The first line to copy is the one with "Continue the three.js"; the last is the one with "return s.material". Copy each line in that range exactly, leaving out all others.

## Data provided
Begin
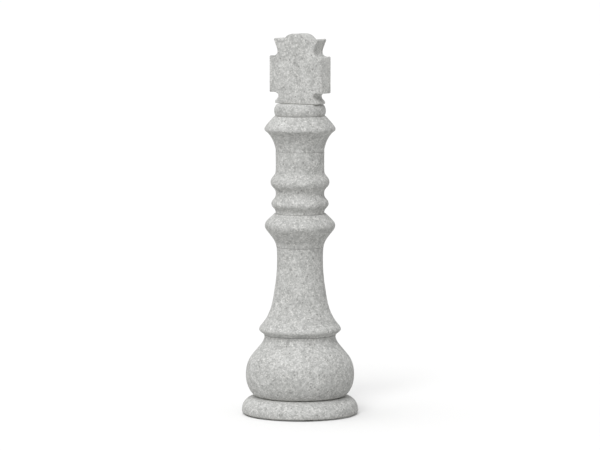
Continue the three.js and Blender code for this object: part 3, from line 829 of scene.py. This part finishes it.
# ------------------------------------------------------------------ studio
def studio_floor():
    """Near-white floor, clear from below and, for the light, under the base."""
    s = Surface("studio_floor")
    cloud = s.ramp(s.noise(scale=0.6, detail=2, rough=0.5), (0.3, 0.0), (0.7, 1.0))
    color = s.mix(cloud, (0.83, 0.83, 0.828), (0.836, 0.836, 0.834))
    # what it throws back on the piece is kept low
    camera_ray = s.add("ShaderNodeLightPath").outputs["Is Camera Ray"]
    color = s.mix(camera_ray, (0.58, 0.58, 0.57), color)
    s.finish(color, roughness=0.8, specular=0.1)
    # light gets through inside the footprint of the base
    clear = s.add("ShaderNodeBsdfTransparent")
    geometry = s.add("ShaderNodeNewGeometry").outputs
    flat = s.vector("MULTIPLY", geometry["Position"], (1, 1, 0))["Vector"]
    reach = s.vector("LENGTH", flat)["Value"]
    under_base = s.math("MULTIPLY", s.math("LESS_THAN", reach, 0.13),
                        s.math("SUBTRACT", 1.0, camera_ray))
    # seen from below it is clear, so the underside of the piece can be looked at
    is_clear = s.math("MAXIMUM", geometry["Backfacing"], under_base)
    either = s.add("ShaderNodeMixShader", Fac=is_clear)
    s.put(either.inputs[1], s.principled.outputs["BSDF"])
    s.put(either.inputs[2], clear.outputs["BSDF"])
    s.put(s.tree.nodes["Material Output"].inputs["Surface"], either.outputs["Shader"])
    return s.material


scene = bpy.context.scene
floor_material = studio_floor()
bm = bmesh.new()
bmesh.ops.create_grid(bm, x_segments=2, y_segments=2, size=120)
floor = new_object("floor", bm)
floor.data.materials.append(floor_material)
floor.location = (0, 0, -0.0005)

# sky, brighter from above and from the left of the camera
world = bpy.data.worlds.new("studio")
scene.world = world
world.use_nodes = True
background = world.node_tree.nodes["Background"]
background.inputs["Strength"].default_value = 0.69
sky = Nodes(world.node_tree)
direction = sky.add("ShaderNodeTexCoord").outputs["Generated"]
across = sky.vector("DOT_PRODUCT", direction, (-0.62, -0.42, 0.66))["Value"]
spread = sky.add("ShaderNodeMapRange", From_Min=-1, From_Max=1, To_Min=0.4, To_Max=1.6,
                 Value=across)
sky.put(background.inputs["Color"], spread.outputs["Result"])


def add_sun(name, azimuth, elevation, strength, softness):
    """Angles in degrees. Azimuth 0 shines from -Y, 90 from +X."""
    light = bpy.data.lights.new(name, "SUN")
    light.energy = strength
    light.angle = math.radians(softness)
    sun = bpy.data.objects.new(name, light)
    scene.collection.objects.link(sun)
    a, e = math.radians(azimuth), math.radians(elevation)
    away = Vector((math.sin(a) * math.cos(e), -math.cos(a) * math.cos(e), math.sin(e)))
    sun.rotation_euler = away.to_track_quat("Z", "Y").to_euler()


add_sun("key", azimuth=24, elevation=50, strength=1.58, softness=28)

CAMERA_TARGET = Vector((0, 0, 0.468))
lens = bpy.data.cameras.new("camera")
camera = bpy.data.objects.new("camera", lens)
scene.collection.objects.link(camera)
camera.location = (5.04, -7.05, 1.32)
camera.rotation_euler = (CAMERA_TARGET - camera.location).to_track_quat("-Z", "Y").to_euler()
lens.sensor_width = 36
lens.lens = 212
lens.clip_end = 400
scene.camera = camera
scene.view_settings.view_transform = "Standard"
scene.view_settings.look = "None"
End
Begin
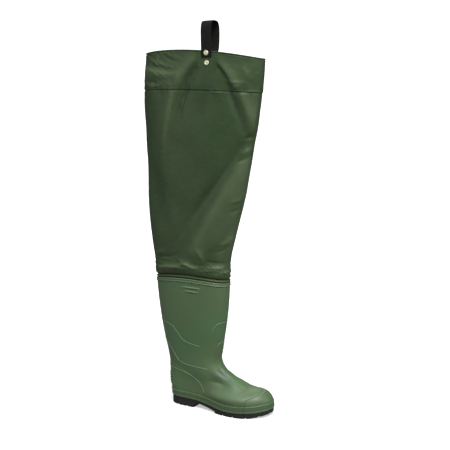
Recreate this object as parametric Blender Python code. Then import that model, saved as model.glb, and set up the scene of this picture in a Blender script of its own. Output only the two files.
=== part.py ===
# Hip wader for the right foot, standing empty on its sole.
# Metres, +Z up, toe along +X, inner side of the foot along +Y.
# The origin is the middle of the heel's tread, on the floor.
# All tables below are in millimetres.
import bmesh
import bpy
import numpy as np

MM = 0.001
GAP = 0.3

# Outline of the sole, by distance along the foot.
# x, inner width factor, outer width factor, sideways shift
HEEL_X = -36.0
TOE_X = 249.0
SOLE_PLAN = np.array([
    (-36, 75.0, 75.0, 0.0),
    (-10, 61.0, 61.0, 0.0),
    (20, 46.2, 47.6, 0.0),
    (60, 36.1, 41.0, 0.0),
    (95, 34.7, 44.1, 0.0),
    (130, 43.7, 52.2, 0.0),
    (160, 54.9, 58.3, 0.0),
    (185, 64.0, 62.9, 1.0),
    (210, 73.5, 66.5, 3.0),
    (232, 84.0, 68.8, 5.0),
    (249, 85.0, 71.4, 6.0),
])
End
## Task result
Continue the three.js and Blender code for this object: part 3, from line 829 of scene.py. This part finishes it.
# ------------------------------------------------------------------ studio
def studio_floor():
    """Near-white floor, clear from below and, for the light, under the base."""
    s = Surface("studio_floor")
    cloud = s.ramp(s.noise(scale=0.6, detail=2, rough=0.5), (0.3, 0.0), (0.7, 1.0))
    color = s.mix(cloud, (0.83, 0.83, 0.828), (0.836, 0.836, 0.834))
    # what it throws back on the piece is kept low
    camera_ray = s.add("ShaderNodeLightPath").outputs["Is Camera Ray"]
    color = s.mix(camera_ray, (0.58, 0.58, 0.57), color)
    s.finish(color, roughness=0.8, specular=0.1)
    # light gets through inside the footprint of the base
    clear = s.add("ShaderNodeBsdfTransparent")
    geometry = s.add("ShaderNodeNewGeometry").outputs
    flat = s.vector("MULTIPLY", geometry["Position"], (1, 1, 0))["Vector"]
    reach = s.vector("LENGTH", flat)["Value"]
    under_base = s.math("MULTIPLY", s.math("LESS_THAN", reach, 0.13),
                        s.math("SUBTRACT", 1.0, camera_ray))
    # seen from below it is clear, so the underside of the piece can be looked at
    is_clear = s.math("MAXIMUM", geometry["Backfacing"], under_base)
    either = s.add("ShaderNodeMixShader", Fac=is_clear)
    s.put(either.inputs[1], s.principled.outputs["BSDF"])
    s.put(either.inputs[2], clear.outputs["BSDF"])
    s.put(s.tree.nodes["Material Output"].inputs["Surface"], either.outputs["Shader"])
    return s.material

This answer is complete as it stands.